Influences is a collection of instrumental tracks that Drew produced mostly while living abroad in England and stems from discovery and experimentation with smartphone applications that loop samples and allow for on the fly creativity. According to Drew, using unfamiliar software and platforms such as Endless brought back those “summer camp vibes” he felt much earlier in his music career. “After a long time of being in circles and behaviour patterns and loops and learned behaviours … there are certain things you don’t need to unpack or sit through or claim photo albums of you just say that’s it – goodbye. During the uprisings and revolutions [during the summer of 2020] I didn’t feel I had to say anything. I made Darlings as a farewell to singing about love and relationships.”

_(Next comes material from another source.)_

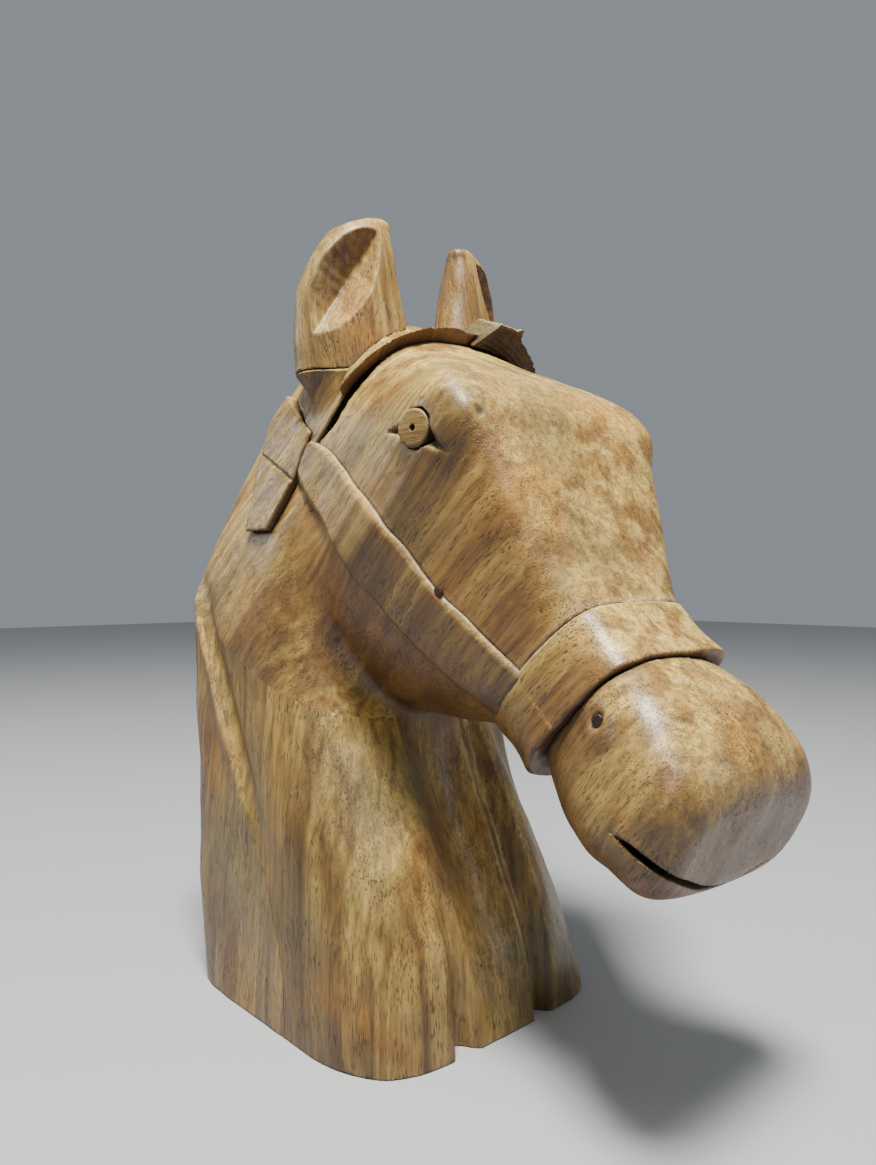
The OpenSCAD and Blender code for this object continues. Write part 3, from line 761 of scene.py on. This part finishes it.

Of Influences, Drew has spoken about our current lifestyle climate saturated in social media, of “selling yourself back to yourself” and choosing methods of exploration over searching. “It’s a common knowledge but it’s ignored. I think we could do a lot better if we had more time to look at the hypocrisies, oppression, or things that are not correct for us human beings, and to see our place in that and not build a quick divide.”
Drew composed many of the instrumentals in outdoor settings with his phone, taking meandering walks through forests and the busy streets of London. After amassing a collection of tracks, Drew collaborated with producer Niles Spenser to export the tracks to a mixing console while adding additional acoustic instruments. “We figured out how to get the songs out of my phone and into the computer and put some blood into it. Recording piano and acoustics and drums, we melded the two together. It was always going to be instrumental to me because I felt that’s where I started and it’s a full circle of being at peace and coming back to where I began when I was still a teenager.”
With early career affectations for the ambient works of Brian Eno, early Warp Records catalogues, and Chicago post-rock, among other genre impacts, Drew says he’s relinquishing authorship and control over his new compositions, citing an amalgamation of factors and relationships in his life thus far. “I’m making it a point to say that I did not write this record. The albums that I love wrote this record, the people I love, things that I’ve gone through and the decisions I’ve made wrote the record. I have no problem being a vessel to the inspiration.”
Broken Social Scene are set to perform their next Canadian live concert at Massey Hall in Toronto (a first-time appearance for the venue) on December 16. The event is billed at the 20-year anniversary of the collective’s formation, which Drew expresses some ambivalence towards but nonetheless is grateful of others who support the band and his own respective projects. “I’m very proud of everybody and their partners and families and [supporters] … [and] that all the members have kept a place in their hearts for Broken Social Scene.”